Megan, who’s good-natured as a rule, said, “I’m a pleasant surprise!” and liking the sound of it, said it again.

The girls played, and at the very end of the play date, watched a bit of Cupcake Wars, which is June’s new obsession. This meant I needed to explain to both girls what absinthe is, because it was a required ingredient in one round. That was fun.

Megan’s mom came to pick her up and June did her homework and practiced her violin while I finished up dinner. Beth had requested tofu sticks (think homemade vegetarian fish sticks) and French fries. I was running late with dinner because the tofu needs to marinate in a salt-and-pepper brine for two hours and I’d forgotten to do that until about an hour later than I usually would.

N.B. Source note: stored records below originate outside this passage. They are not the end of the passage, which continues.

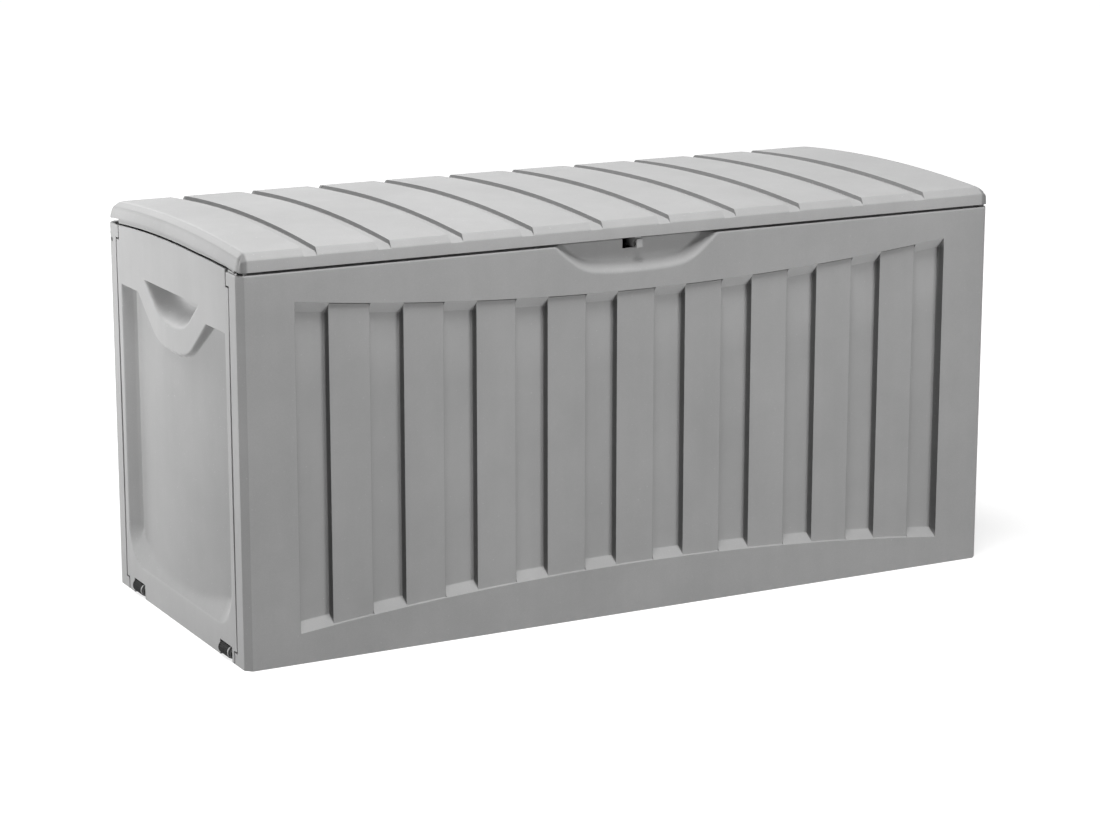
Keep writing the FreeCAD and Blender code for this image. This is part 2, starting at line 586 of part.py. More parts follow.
for i in range(count("cross_rib_count")):
    middle = "(%g*%s)" % (2 * (i + 1) / (count("cross_rib_count") + 1) - 1, FLOOR_HALF_X)
    floor_parts.append(box("floor_cross_rib_%d" % i, ("%s - skin/2" % middle, "%s + skin/2" % middle),
                           ("-%s + skin" % FLOOR_HALF_Y, "%s - skin" % FLOOR_HALF_Y),
                           ("rib_clear", "floor_top - skin")))
floor_holes = []
floor_screw_list = []
for side in (-1, 1):
    wall = "%d*%s" % (side, FLOOR_HALF_Y)
    for i, share in enumerate(LONG_SCREWS):
        tag = "floor_screw_%d_%d" % (side + 1, i)
        across = "%g*%s" % (share, FLOOR_CELL)
        inner = "%s + skin" % wall if side < 0 else "%s - skin" % wall
        hole_start = "%s - %d" % (wall, BEYOND) if side < 0 else "%s - %d" % (inner, BEYOND)
        floor_holes.append(round_bar(tag + "_hole", "Y", (across, hole_start, "floor_screw_height"),
                                     "skin + 2*%d" % BEYOND, "screw_radius + screw_gap"))
        start = "%s - floor_shank" % inner if side < 0 else inner
        floor_screw_list.append(screw(tag, "Y", (across, start, "floor_screw_height"), "floor_shank",
                                      side > 0))
    end_wall = "%d*%s" % (side, FLOOR_HALF_X)
    for i, share in enumerate(END_SCREWS):
        tag = "floor_end_screw_%d_%d" % (side + 1, i)
        along = "%g*%s" % (share, FLOOR_HALF_Y)
        inner = "%s + skin" % end_wall if side < 0 else "%s - skin" % end_wall
        hole_start = "%s - %d" % (end_wall, BEYOND) if side < 0 else "%s - %d" % (inner, BEYOND)
        floor_holes.append(round_bar(tag + "_hole", "X", (hole_start, along, "floor_screw_height"),
                                     "skin + 2*%d" % BEYOND, "screw_radius + screw_gap"))
        start = "%s - floor_shank" % inner if side < 0 else inner
        floor_screw_list.append(screw(tag, "X", (start, along, "floor_screw_height"), "floor_shank",
                                      side > 0))
floor_panel = carve("floor_panel", join("floor_ribbed", floor_parts), floor_holes)
floor_screws = group("floor_screws", floor_screw_list)

# Corner screws: from inside each end panel's edge into the bosses of the front and back panels.
corner_screw_list = []
for across in (-1, 1):
    for side in (-1, 1):
        head_side = "(depth/2 - panel_depth - skin)"
        start = "-%s - corner_shank" % head_side if side < 0 else head_side
        for row, height in enumerate(screw_heights()):
            corner_screw_list.append(screw("corner_screw_%d_%d_%d" % (across + 1, side + 1, row), "Y",
                                           ("%d*(length/2 - screw_inset)" % across, start, height),
                                           "corner_shank", side > 0))
corner_screws = group("corner_screws", corner_screw_list)


def roller(name, sign):
    """A ribbed roller with a bore for its pin."""
    start = "%d*%s - roller_width/2" % (sign, ROLLER_Y)
    x, z = AXLE
    drum = round_bar(name + "_drum", "Y", (x, start, z), "roller_width", "roller_radius")
    bore = round_bar(name + "_bore", "Y", (x, start + " - %d" % BEYOND, z), "roller_width + 2*%d" % BEYOND,
                     "axle_radius + run_gap")
    return carve(name, drum, [bore])


def roller_pin(name, sign):
    """A pin with a long round head, pushed in from the front of its roller."""
    shoulder = "%d*%s - roller_width/2 - roller_play - lug_thick" % (sign, ROLLER_Y)
    x, z = AXLE
    long = "lug_thick + roller_width + 2*roller_play + axle_seat - roller_play"
    return join(name, [round_bar(name + "_pin", "Y", (x, shoulder, z), long, "axle_radius"),
                       round_bar(name + "_head", "Y", (x, shoulder + " - axle_head_long", z),
                                 "axle_head_long", "axle_head")])


front_roller = roller("front_roller", -1)
back_roller = roller("back_roller", 1)
front_roller_pin = roller_pin("front_roller_pin", -1)
back_roller_pin = roller_pin("back_roller_pin", 1)

# Lid: the section along the length is turned about the arch's axis far below, then trimmed front and back.
grooves = count("groove_count")
groove_lines = ["(%g*%s)" % (i - (grooves - 1) / 2, GROOVE_PITCH) for i in range(grooves)]
top_edge = []
for line in groove_lines:
    top_edge += [("%s - groove_run" % line, CROWN), (line, CROWN + " - groove_drop"), (line, CROWN)]
skirt = LID_EDGE + " + " + ARCH_RISE
left_side = [("-length/2 + rim_step", skirt), (END, skirt), (END, CROWN + " - end_bevel_drop"),
             (END + " + end_bevel", CROWN)]
right_side = [("-(%s)" % across, up) for across, up in reversed(left_side)]
lip = [("length/2 - rim_step", skirt + " - lip_drop"), ("-length/2 + rim_step", skirt + " - lip_drop")]
lid_section = outline("lid_section", "XZ", left_side + top_edge + right_side + lip, ("0", "0", "0"))
lid_arch = doc.addObject("Part::Revolution", "lid_arch")
lid_arch.Source = lid_section
lid_arch.Axis = Vector(1, 0, 0)
lid_arch.Solid = True
lid_arch.Symmetric = True
bind(lid_arch, Base__z=ARCH_CENTRE, Angle="2*asin((depth/2 + skin)/(arch_radius - lid_height - lip_drop))")
brow = LID_EDGE + " + lid_height - front_bevel"
lid_profile = outline("lid_profile", "YZ", mirrored([
    ("depth/2 - front_bevel - rim", brow + " + front_bevel + rim"),
    ("depth/2", brow),
    ("depth/2", "wall_top")]), (END, "0", "0"))
lid_bar = doc.addObject("Part::Extrusion", "lid_bar")
lid_bar.Base = lid_profile
lid_bar.DirMode = "Custom"
lid_bar.Dir = Vector(1, 0, 0)
lid_bar.Solid = True
bind(lid_bar, LengthFwd="length")
under = (HINGE_Z, CROWN)
cavity = overlap("lid_cavity", [
    box("lid_cavity_box", (END + " + rim", "length/2 - rim"), (FRONT + " + rim", "depth/2 - rim"), under),
    round_bar("lid_cavity_arch", "X", (END, "0", ARCH_CENTRE), "length", CEILING)])
pocket_edges = [END + " + end_bevel + rim"]
for line in groove_lines:
    pocket_edges += ["%s - groove_run - skin" % line, "%s + skin" % line]
pocket_edges.append("length/2 - end_bevel - rim")
pockets = overlap("lid_pockets", [
    join("lid_pocket_boxes", [box("lid_pocket_%d" % i, span, (FRONT + " + band", "depth/2 - band"), under)
                              for i, span in enumerate(zip(pocket_edges[::2], pocket_edges[1::2]))]),
    round_bar("lid_pocket_arch", "X", (END, "0", ARCH_CENTRE), "length", "arch_radius - skin")])
below_edge = (HINGE_Z, LID_EDGE)
front_step = box("lid_front_step", (END, "length/2"), (FRONT, FRONT + " + rim_step"), below_edge)
back_step = box("lid_back_step", (END, "length/2"), ("depth/2 - lip_stop", "depth/2"), below_edge)
lid_holes = []
lid_screw_list = []
arm_nodes = []


def ceiling_at(where):
    """Height of the lid's arched ceiling at a distance from the middle, front to back."""
    return "(%s + sqrt(%s^2 - (%s)^2))" % (ARCH_CENTRE, CEILING, where)


def lid_foot(name, spots, height):
    """Screws from below through a foot into the lid, and the holes that take them."""
    for i, (x, y) in enumerate(spots):
        lid_holes.append(round_bar("%s_hole_%d" % (name, i), "Z", (x, y, height), "lid_shank",
                                   "screw_radius + screw_gap"))
    return [screw("%s_screw_%d" % (name, i), "Z", (x, y, height), "lid_shank")
            for i, (x, y) in enumerate(spots)]


# Hinge arms: an eye about the rod, a web up to the lid and a foot screwed to the lid's thick back band.
arm_back = HINGE_Y + " + web_back"
arm_front = arm_back + " - arm_foot"
foot_bottom = ceiling_at("depth/2 - rim") + " - foot_thick"
for i, arm in enumerate(ARMS):
    name = "hinge_arm_%d" % (i + 1)
    span = ("%s - arm_width/2" % arm, "%s + arm_width/2" % arm)
    eye = round_bar(name + "_eye", "X", (span[0], HINGE_Y, HINGE_Z), "arm_width", "eye_radius")
    web = box(name + "_web", span, (HINGE_Y + " - web_front", arm_back), (HINGE_Z, CROWN))
    foot = box(name + "_foot", span, (arm_front, arm_back), (foot_bottom, CROWN))
    arch = round_bar(name + "_arch", "X", (span[0], "0", ARCH_CENTRE), "arm_width", CEILING)
    solid = overlap(name + "_solid", [join(name + "_raw", [eye, web, foot]), arch])
    spots = [("%s %s arm_width/4" % (arm, sign), arm_front + " + head_radius + skin") for sign in "-+"]
    arm_holes = [round_bar("%s_bore" % name, "X", (span[0], HINGE_Y, HINGE_Z), "arm_width",
                           "rod_radius + run_gap")]
    arm_holes += [round_bar("%s_clear_%d" % (name, j), "Z", (x, y, foot_bottom), "lid_shank",
                            "screw_radius + screw_gap") for j, (x, y) in enumerate(spots)]
    lid_screw_list += lid_foot(name, spots, foot_bottom)
    arm_nodes.append(carve(name, solid, arm_holes))
hinge_arm_screws = group("hinge_arm_screws", lid_screw_list)

# Lock tab: hangs from the lid's front band, passes through the lock slot and has a shackle hole in the grip.
tab_span = ("tab_place - tab_thick/2", "tab_place + tab_thick/2")
tab_rear = (FRONT + " + rim", FRONT + " + tab_back")
tab_base = ceiling_at(FRONT + " + rim") + " - foot_thick"
tab_foot = SLOT_FOOT + " + skin/2"
tab_post = box("lock_tab_post", tab_span, tab_rear, (tab_foot, CROWN))
tab_nose = box("lock_tab_nose", tab_span, (FRONT + " + tab_nose", tab_rear[1]), (tab_foot, "wall_top"))
tab_plate = box("lock_tab_plate", ("tab_place - tab_foot_half", "tab_place + tab_foot_half"), tab_rear,
                (tab_base, CROWN))
tab_arch = round_bar("lock_tab_arch", "X", (END, "0", ARCH_CENTRE), "length", CEILING)
tab_spots = [("tab_place %s tab_screw" % sign, FRONT + " + (rim + tab_back)/2") for sign in "-+"]
tab_holes = [round_bar("lock_tab_bore", "X", (tab_span[0], FRONT + " + padlock_inset",
                                              "wall_top - padlock_drop"), "tab_thick", "padlock_radius")]
tab_holes += [round_bar("lock_tab_clear_%d" % i, "Z", (x, y, tab_base), "lid_shank",
                        "screw_radius + screw_gap") for i, (x, y) in enumerate(tab_spots)]
tab_raw = join("lock_tab_raw", [tab_post, tab_nose, tab_plate])
lock_tab = carve("lock_tab", overlap("lock_tab_solid", [tab_raw, tab_arch]), tab_holes)
lock_tab_screws = group("lock_tab_screws", lid_foot("lock_tab", tab_spots, tab_base))

lid_shell = carve("lid_shell", overlap("lid_outside", [lid_arch, lid_bar]),
                  [cavity, pockets, front_step, back_step] + lid_holes)

NODES = [front_panel, front_grip, back_panel, left_end_panel, right_end_panel, floor_panel, hinge_rod,
         corner_screws, floor_screws, front_roller, back_roller, front_roller_pin, back_roller_pin, lid_shell,
         *arm_nodes, hinge_arm_screws, lock_tab, lock_tab_screws]
doc.recompute()

for thing in doc.Objects:
    if any(word in ("Invalid", "Error") for word in thing.State):
        raise RuntimeError("%s did not build" % thing.Label)
os.makedirs("parts", exist_ok=True)
for node in NODES:
    shape = node.Shape
    if shape.isNull() or not shape.isValid():
        raise RuntimeError("%s has no sound shape" % node.Label)
    print("%-20s %2d solids %9.1f cm3" % (node.Label, len(shape.Solids), shape.Volume / 1000))
    shape.exportStep("parts/%s.step" % node.Label)
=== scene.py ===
import math
import bmesh
import bpy
import numpy as np
from mathutils import Matrix


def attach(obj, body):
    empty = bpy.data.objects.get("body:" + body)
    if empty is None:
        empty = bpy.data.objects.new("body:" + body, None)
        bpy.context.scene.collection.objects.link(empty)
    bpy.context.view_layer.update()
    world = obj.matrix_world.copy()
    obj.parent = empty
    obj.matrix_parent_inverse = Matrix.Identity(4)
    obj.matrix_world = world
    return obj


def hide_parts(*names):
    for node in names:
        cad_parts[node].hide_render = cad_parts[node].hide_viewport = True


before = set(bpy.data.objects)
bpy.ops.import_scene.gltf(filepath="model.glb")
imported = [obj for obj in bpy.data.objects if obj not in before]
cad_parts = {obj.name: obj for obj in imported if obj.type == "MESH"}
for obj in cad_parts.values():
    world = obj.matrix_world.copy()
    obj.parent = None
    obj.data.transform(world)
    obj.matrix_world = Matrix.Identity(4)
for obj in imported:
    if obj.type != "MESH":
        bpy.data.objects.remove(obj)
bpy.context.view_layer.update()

# Camera: left of the chest's front, a little above it, with a long lens as in the photograph.
# It is level across and looks slightly down.
looks_down, turned_right = math.radians(13.295), math.radians(27.957)
camera = bpy.data.objects.new("camera", bpy.data.cameras.new("camera"))
bpy.context.scene.collection.objects.link(camera)
camera.location = (-2.0511, -3.8496, 1.2732)
camera.rotation_euler = (math.pi / 2 - looks_down, 0, -turned_right)
camera.data.sensor_width = 36
camera.data.lens = 98.63
bpy.context.scene.camera = camera
bpy.context.scene.view_settings.view_transform = "Standard"

# Studio: a white floor under four soft boxes. They stand above, high behind, at the right of the front, and
# low beside the left end. The floor is white to the camera, and keeps the chest's shadow.
def link(tree, socket, value):
    """Feed an input of a node from another node, or with a fixed value."""
    if isinstance(value, bpy.types.NodeSocket):
        tree.links.new(value, socket)
    else:
        socket.default_value = value


def node(tree, kind, settings=(), **inputs):
    """One node of a shader or geometry tree; underscores in an input's name stand for spaces."""
    made = tree.nodes.new(kind)
    for name, value in dict(settings).items():
        setattr(made, name, value)
    for name, value in inputs.items():
        link(tree, made.inputs[name.replace("_", " ")], value)
    return made


def maths(tree, operation, *values):
    """One step of arithmetic in a shader or geometry tree."""
    made = node(tree, "ShaderNodeMath", {"operation": operation})
    for socket, value in zip(made.inputs, values):
        link(tree, socket, value)
    return made.outputs[0]


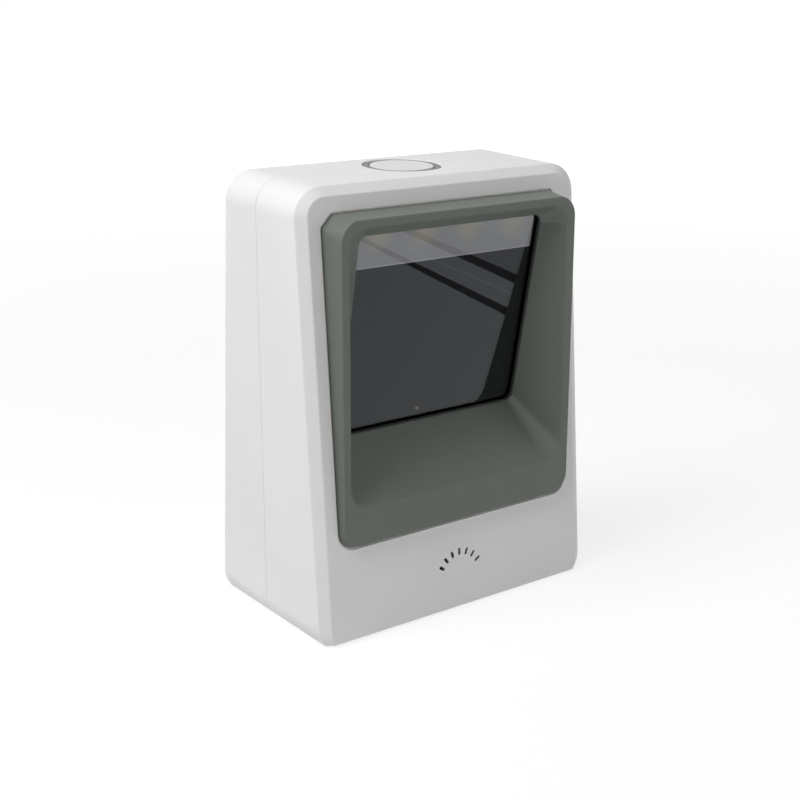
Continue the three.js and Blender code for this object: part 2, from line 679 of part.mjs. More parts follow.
const CAP_FLANGE = { radius: 12.4, low: 142.6, high: 143.6 };
const CAP_HOLLOW = { radius: 9.4, top: 147.4 };
const STEM = { radius: 2.4, low: 140 };
const CAP_EDGE = 0.4;
const RING_FLANGE = { radius: 15, thick: 1.6 };
const RING_EDGE = 0.2;
const RING_STEP = 0.6;
const RING_BOTTOM = CAP_FLANGE.high + GAP;
const FLANGE_TOP = HEIGHT - WALL - GAP;
const FLANGE_LOW = FLANGE_TOP - RING_FLANGE.thick;

const lightRing = turned([
  [RING_INNER, RING_BOTTOM], [RING_OUTER - RING_STEP, RING_BOTTOM],
  [RING_OUTER - RING_STEP, FLANGE_LOW], [RING_FLANGE.radius, FLANGE_LOW],
  [RING_FLANGE.radius, FLANGE_TOP], [RING_OUTER, FLANGE_TOP], [RING_OUTER, HEIGHT - RING_EDGE],
  [RING_OUTER - RING_EDGE, HEIGHT], [RING_INNER + RING_EDGE, HEIGHT],
  [RING_INNER, HEIGHT - RING_EDGE], [RING_INNER, RING_BOTTOM],
]);
add('light_ring', lightRing, RING_PLASTIC, buttonGroup);

const buttonCap = turned([
  [0, STEM.low], [STEM.radius, STEM.low], [STEM.radius, CAP_HOLLOW.top],
  [CAP_HOLLOW.radius, CAP_HOLLOW.top], [CAP_HOLLOW.radius, CAP_FLANGE.low],
  [CAP_FLANGE.radius, CAP_FLANGE.low], [CAP_FLANGE.radius, CAP_FLANGE.high],
  [BUTTON_RADIUS, CAP_FLANGE.high], [BUTTON_RADIUS, HEIGHT - CAP_EDGE],
  [BUTTON_RADIUS - CAP_EDGE, HEIGHT], [0, HEIGHT],
]);
add('button_cap', buttonCap, WHITE_ABS, buttonGroup);

// A cup under the ring carries the switch, its board and the ring's lights.
const CUP = { bore: 3, inner: 13.8, outer: 15.2, low: 132.2, floor: 1.4, high: FLANGE_LOW - GAP };
const cupFloor = CUP.low + CUP.floor;
const cup = turned([
  [CUP.bore, CUP.low], [CUP.outer, CUP.low], [CUP.outer, CUP.high],
  [CUP.inner, CUP.high], [CUP.inner, cupFloor], [CUP.bore, cupFloor], [CUP.bore, CUP.low],
]);
add('button_cup', cup, BLACK, buttonGroup);

const BUTTON_BOARD = { radius: 13.4, low: cupFloor + GAP, high: cupFloor + GAP + 1.2 };
const buttonBoard = barZ(BUTTON_BOARD.radius, 0, 0, BUTTON_BOARD.low, BUTTON_BOARD.high, ROUND);
add('button_board', buttonBoard, BOARD_GREEN, buttonGroup);

const SWITCH = { half: 3, floor: 0.8, bore: 1.9, plunger: 1.6 };
const switchLow = BUTTON_BOARD.high + GAP;
const switchHigh = STEM.low - GAP - BUTTON_TRAVEL - GAP;
const switchBody = cut(
  block([-SWITCH.half, -SWITCH.half, switchLow], [SWITCH.half, SWITCH.half, switchHigh]),
  barZ(SWITCH.bore, 0, 0, switchLow + SWITCH.floor, FAR),
);
add('switch_body', switchBody, CHIP, buttonGroup);
const plungerLow = switchLow + SWITCH.floor + GAP + BUTTON_TRAVEL;
add('switch_plunger', barZ(SWITCH.plunger, 0, 0, plungerLow, STEM.low - GAP), BLACK, buttonGroup);

const RING_LED = { count: 3, circle: 11.6, half: 1, tall: 0.9 };
for (let i = 0; i < RING_LED.count; i += 1) {
  const angle = (i / RING_LED.count) * Math.PI * 2 + Math.PI / 2;
  const [x, y] = [RING_LED.circle * Math.cos(angle), RING_LED.circle * Math.sin(angle)];
  const chip = block(
    [x - RING_LED.half, y - RING_LED.half, switchLow],
    [x + RING_LED.half, y + RING_LED.half, switchLow + RING_LED.tall],
  );
  add(`ring_led_${i + 1}`, chip, LED_YELLOW, buttonGroup);
}

const WIRE = 0.35;
const WIRE_SIDES = 6;
const SPRING = {
  radius: 7,
  turns: 4,
  stepsPerTurn: 12,
  low: switchLow + WIRE,
  high: CAP_HOLLOW.top - GAP - WIRE,
};

/** The return spring stands on the button board round the switch. */
class Helix extends THREE.Curve {
  getPoint(t, target = new THREE.Vector3()) {
    const angle = t * SPRING.turns * Math.PI * 2;
    const height = SPRING.low + (SPRING.high - SPRING.low) * t;
    return target.set(SPRING.radius * Math.cos(angle), SPRING.radius * Math.sin(angle), height);
  }
}

function roundSection(radius, sides) {
  const section = new THREE.Shape();
  section.absarc(0, 0, radius, 0, Math.PI * 2);
  return new THREE.Shape(section.getPoints(sides).slice(0, sides));
}

const spring = new THREE.ExtrudeGeometry(roundSection(WIRE, WIRE_SIDES), {
  extrudePath: new Helix(),
  steps: SPRING.turns * SPRING.stepsPerTurn,
  bevelEnabled: false,
});
add('return_spring', solid(spring), STEEL, buttonGroup);

// ---------------------------------------------------------------- leads inside

const LEAD_RADIUS = 0.7;
const LEAD_SIDES = 8;
const LEAD_STEPS = 20;

/** A lead of round section through a few points. */
function lead(points) {
  const path = new THREE.CatmullRomCurve3(points.map((point) => new THREE.Vector3(...point)));
  return solid(new THREE.ExtrudeGeometry(roundSection(LEAD_RADIUS, LEAD_SIDES), {
    extrudePath: path,
    steps: LEAD_STEPS,
    bevelEnabled: false,
  }));
}

add('button_lead', lead([[-6, 8, 131], [-8, 12, 126], [-20, 16, 116], [-26, 17.4, 104]]), LEAD);
add('speaker_lead', lead([[8, -22, 12], [14, -16, 12], [22, 4, 14], [26, 17.4, 26]]), LEAD);

export default scanner;
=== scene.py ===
"""Desktop presentation barcode scanner: the fine surfaces, materials, light and camera.

Shapes are worked out in millimetres in the frame's own axes (+Z up, the scanner looks along -Y)
and turned into metres when a mesh is made.
"""

import math

import bmesh
import bpy
from mathutils import Matrix, Vector


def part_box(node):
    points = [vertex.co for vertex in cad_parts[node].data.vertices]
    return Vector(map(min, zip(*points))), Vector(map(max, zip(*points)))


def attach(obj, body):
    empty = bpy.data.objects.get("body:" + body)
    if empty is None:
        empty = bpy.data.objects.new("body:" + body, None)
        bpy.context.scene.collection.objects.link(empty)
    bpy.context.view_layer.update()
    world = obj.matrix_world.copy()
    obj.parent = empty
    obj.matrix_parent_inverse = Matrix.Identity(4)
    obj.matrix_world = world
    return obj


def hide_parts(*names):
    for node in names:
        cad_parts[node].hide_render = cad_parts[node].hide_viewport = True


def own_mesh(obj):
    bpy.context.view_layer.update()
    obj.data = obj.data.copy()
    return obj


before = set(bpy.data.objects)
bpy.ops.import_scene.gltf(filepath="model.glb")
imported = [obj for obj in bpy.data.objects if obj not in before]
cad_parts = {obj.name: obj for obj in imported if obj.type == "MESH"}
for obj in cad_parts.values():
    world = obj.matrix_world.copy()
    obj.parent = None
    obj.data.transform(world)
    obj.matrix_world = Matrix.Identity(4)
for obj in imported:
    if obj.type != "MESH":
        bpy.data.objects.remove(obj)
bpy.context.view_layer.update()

MM = 0.001
HOUSING = "housing"
BUTTON = "button"


def cad_box(node):
    """The lowest and highest corners of a CAD node in millimetres."""
    return [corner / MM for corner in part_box(node)]


def boxes_of(kind):
    """The lowest corner, highest corner and middle of each of the four CAD nodes of a kind."""
    boxes = [cad_box(f"{kind}_{number}") for number in range(1, 5)]
    return [(low, high, (low + high) / 2) for low, high in boxes]


# ---------------- sizes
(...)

But dinner was almost ready when Beth got home. It was lucky in this instance that the kids and I usually eat before Beth gets home because she gets home on the late side most nights. The result was dinner wasn’t late for her at all.

After dinner, Beth opened her cards and presents appreciatively, admiring the glass turkey and said we needed some Thanksgiving decorations. She said she’d use the hot/cold pack on her foot, which has been bothering her all fall. She said the chocolate bars would keep her well supplied with squares of dark chocolate to eat every day after lunch. She flipped through the index of the book immediately, looking for people she knows. She worked at the Human Rights Campaign from 1992 to 1999, so she knows a lot of movers and shakers in the LGBT rights movement. Then she jokingly looked for herself, but she wasn’t there.

“You’re more of a behind the scenes person,” I said.

“I am a behind the scenes person,” she agreed.

We put the numeral four and nine candles in the chocolate-and-salted-caramel ice cream cake and sang “Happy Birthday” to her and Beth’s birthday celebration was over. Noah and I were up late that night as he worked on the Thoreau/Crane paper and I read his drafts and made suggestions. In the morning, Noah and Beth were up early doing the same thing.